In October 2012, the Oxford American and the University of Central Arkansas renewed its alliance for five years on the understanding that the magazine will repay its debt, currently at $700,000, to the university. The magazine's chairman of the board, Richard N. Massey, pledged to repay the debt at a rate of about $69,000 a year over about five years. In January 2016, Ryan Harris was named Executive Director of the Oxford American Literary Project, the non-profit organization that publishes the magazine. In 2017, the Oxford American Literary Project announced the Oxford American Jeff Baskin Writers Fellowship, "to support the writing of a debut book of creative nonfiction." Molly McCully Brown was named the inaugural recipient of the fellowship, which includes a $10,000 living stipend, housing, and an editorial apprenticeship with the Oxford American.

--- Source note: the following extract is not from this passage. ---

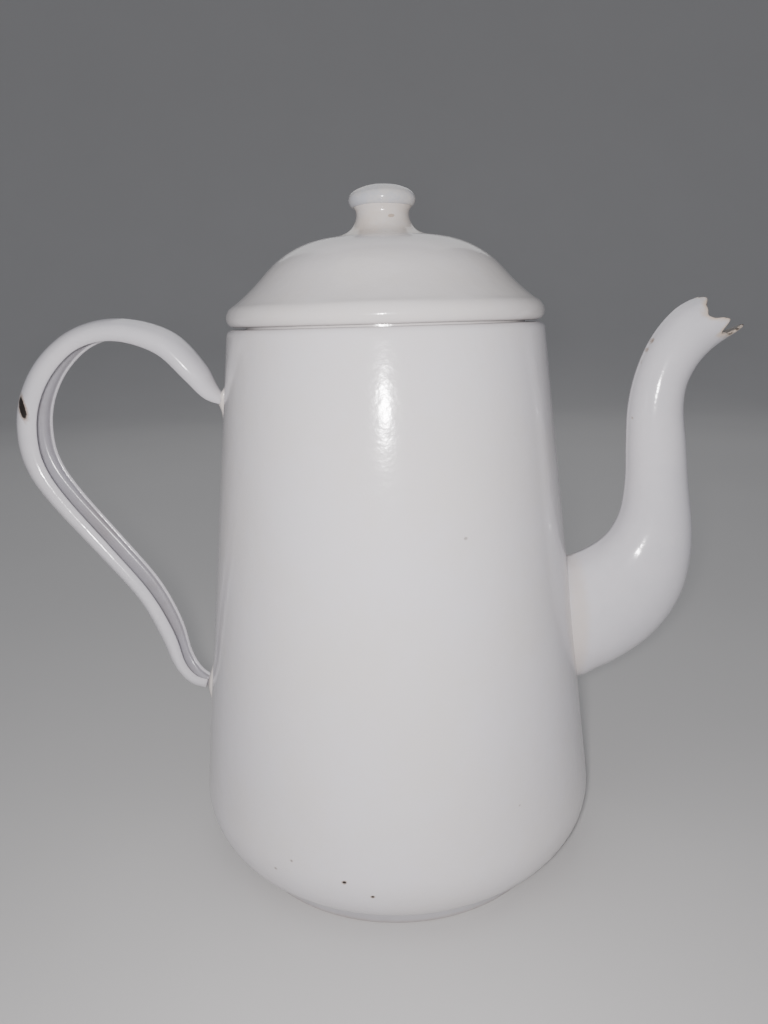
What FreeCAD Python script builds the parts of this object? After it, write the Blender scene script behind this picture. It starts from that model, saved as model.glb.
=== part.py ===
"""Enamelled steel coffee pot: tapered body, swan-neck spout, strap handle and lift-off lid.

Millimetres. +Z is up, +X points to the spout, and the handle is at -X. The origin is the centre of
the foot ring, on the surface that the pot stands on. Every pressing is steel enamelled on both sides.
"""
import FreeCAD
import Part
import math
import os

os.makedirs("parts", exist_ok=True)
V = FreeCAD.Vector

# Driving dimensions
SHEET = 1.2              # enamelled steel sheet
RIM_Z = 168.0            # top of the body, where the lid rests
RIM_R = 46.6             # the cone's radius at the rim
CORNER_R = 46.4          # where the rounded foot corner is centred
CORNER_Z = 22.7
CORNER_A = 17.6          # the corner's radial half-axis
CORNER_B = 20.5          # and its upright one
SHOULDER = 2.2           # radius of the rounded shoulder at the mouth
MOUTH_R = 42.4           # opening in the shoulder
FOOT_R = 52.2            # foot ring
FOOT_INNER_R = 49.0
FOOT_SLOT_R = (50.05, 51.25)
FOOT_TOP = 2.9
FLANGE_END = 1.0         # the wall's flange stops this high inside the fold
FOLD_ROUND = 0.6
PAN_TOP = 3.9            # top of the bottom disc
JOIN_GAP = 0.05          # between two sheets folded or fitted together

SPOUT_SHEET = 1.2
HOLE_R = 2.5             # strainer holes behind the spout
HOLE_STEP_Y = 7.2        # between holes in a row
HOLE_STEP_Z = 6.4        # between rows
HOLE_ROWS = (3, 4, 3, 4, 3)
HOLES_Z = 72.0           # the middle row

STRAP_SHEET = 1.3
LUG_WIDTH = 6.0
LUG_REACH = 3.4          # how far the lugs stand out where the strap meets them
LUG_EDGE = 0.5           # and at their thin ends
LUG_ROOT = 3.0           # how deep the lug's blank reaches before the wall trims it
TOP_LUG = (137.0, 151.5, 147.0)       # low, high and widest point
BOTTOM_LUG = (40.0, 58.5, 51.5)

LID_GAP = 0.3            # between the closed lid and the rim
BEAD_R = 3.0             # rolled bead at the lid's brim
BEAD_AT_R = 44.3
COLLAR_R = 41.6
COLLAR_LOW = 156.0
COLLAR_BLANK_TOP = 180.0               # the collar's blank runs into the dome, which trims it
DOME_TOP = 193.2
DOME_FLAT_R = 11.0                     # flat middle under the knob
DOME_OUT = ((26.6, 190.2), (36.0, 183.0), (39.6, 178.4))     # a point on each arc, and between them
DOME_IN = ((26.0, 189.1), (35.0, 182.2), (38.7, 177.6))
RIVET_R = 2.4
RIVET_FIT = 0.1                        # hole in the dome, wider than the rivet
RIVET_TOP = 204.4
RIVET_FOOT = (3.4, 5.2, 1.6)           # low radius, high radius, height
RIVET_HEAD = (6.0, 1.2)                # radius, height
NECK_FOOT_R = (12.6, 14.8)             # inner and outer radius of the flare on the dome
NECK_FOOT_EDGE = 0.6
NECK_LIFT = 0.1                        # clears the dome, which rises a little past its flat middle
NECK_OUT = ((10.26, 195.4), (7.6, 199.4), (7.9, 200.8), (8.6, 201.8))
NECK_IN = ((7.4, 202.4), (6.6, 201.0), (6.4, 199.4), (8.0, 195.0))
KNOB_TOP = 207.9
CAP_CROWN_R = 17.0                     # how flat the knob's cap is
CAP_CROWN_ENDS = (6.8, 7.6)            # inner and outer radius where the crown turns down
CAP_SIDE_IN = ((8.5, 204.6), (8.8, 203.2))
CAP_CRIMP = ((8.4, 201.2), (9.8, 202.0))
CAP_SIDE_OUT = ((10.1, 203.3), (9.5, 205.2))


# Helpers

def xz(x, z):
    return V(x, 0, z)


def arc(p, q, r):
    """Edge through three points."""
    return Part.Arc(p, q, r).toShape()


def line(p, q):
    return Part.LineSegment(p, q).toShape()


def revolve(edges):
    """Solid of revolution about Z from closed edges in the XZ plane."""
    face = Part.Face(Part.Wire(Part.__sortEdges__(edges)))
    return face.revolve(V(0, 0, 0), V(0, 0, 1), 360)


def polyline(points):
    return [line(xz(*p), xz(*q)) for p, q in zip(points, points[1:])]


def closed(points):
    return polyline(points + points[:1])


def clean(shape):
    """The one solid of a shape that has only one."""
    solids = shape.removeSplitter().Solids
    assert len(solids) == 1, len(solids)
    return solids[0]


# The body's own curves

def cone_slope():
    """Angle of the cone's wall from upright, and the radius and height where the corner meets it."""
    slope = 0.12
    for _ in range(20):
        t = math.atan(math.tan(slope) * CORNER_B / CORNER_A)
        r = CORNER_R + CORNER_A * math.cos(t)
        z = CORNER_Z + CORNER_B * math.sin(t)
        slope = math.atan((r - RIM_R) / (RIM_Z - z))
    return slope, r, z


WALL_SLOPE, CONE_R, CONE_Z = cone_slope()


def wall_r(z, inset=0.0):
    """The cone's outer radius at a height, less an inset square to the wall."""
    return RIM_R + (RIM_Z - z) * math.tan(WALL_SLOPE) - inset / math.cos(WALL_SLOPE)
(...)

The magazine has won four National Magazine Awards, including a National Magazine Award in General Excellence (in February 2016), and is noted for its annual Southern music issue, which includes a complimentary CD. It has also featured previously unpublished work by William Faulkner, Margaret Walker, James Agee, and James Dickey. In 2017, the magazine published a special 25th anniversary issue, garnering praise from Washington Post book critic Ron Charles, who described the Oxford American as a "regional magazine that defies the regional label." Across three issues that year, the magazine published excerpts of Jesmyn Ward's novel Sing, Unburied, Sing, which went on to win the 2017 National Book Award in Fiction. In March 2018, the Oxford American published its 100th issue, featuring an original cover painting by Wayne White.